Mitigation with Zaloha: Do not follow symbolic links on <sourceDir> (do not use
the --followSLinksS option)
Unauthorized access via symbolic links
--------------------------------------
The attacker might create symbolic links to locations to which he has no access,
hoping that within the restore process (which he might explicitly request for
this purpose) the linked contents will be restored to his home directory ...
Mitigation with Zaloha: Do not follow symbolic links on <sourceDir> (do not use
the --followSLinksS option)
Privilege escalation attacks
----------------------------
The attacker might create a rogue executable program in his home directory with
the SetUID and/or SetGID bits set, hoping that within the backup process (or
within the restore process, which he might explicitly request for this purpose),
the user/group ownership of his rogue program changes to a user/group with
higher privileges (ideally root), the SetUID and/or SetGID bits will be restored
and he will have access to this program ...
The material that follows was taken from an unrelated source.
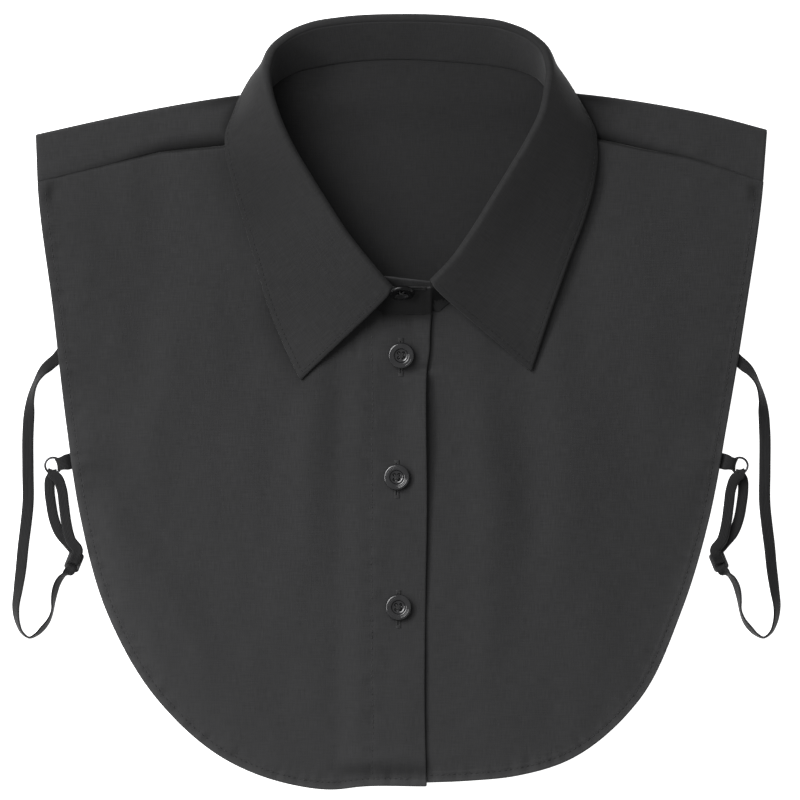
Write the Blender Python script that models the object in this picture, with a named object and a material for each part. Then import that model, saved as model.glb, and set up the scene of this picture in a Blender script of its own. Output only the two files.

Mitigation with Zaloha: Prevent this scenario. Be specially careful with options
--pMode and --pRevMode and with the restore script
860_restore_mode.sh
Attack on Zaloha metadata
-------------------------
The attacker might manipulate files in the Metadata directory of Zaloha, or in
the Temporary Metadata directory of Zaloha, while Zaloha runs ...
Mitigation with Zaloha: Make sure that the files in the Metadata directories
are not writeable/executable by other users (set up correct umasks, review
ownerships and modes of files that already exist).
Shell code injection attacks
----------------------------
The attacker might create a file in his home directory with a name that is
actually a rogue shell code (e.g. '; rm -Rf ..'), hoping that the shell code
will, due to some program flaw, be executed by a user with higher privileges ...
Mitigation with Zaloha: Currently not aware of such vulnerability within Zaloha.
If found, please open a high priority issue on GitHub.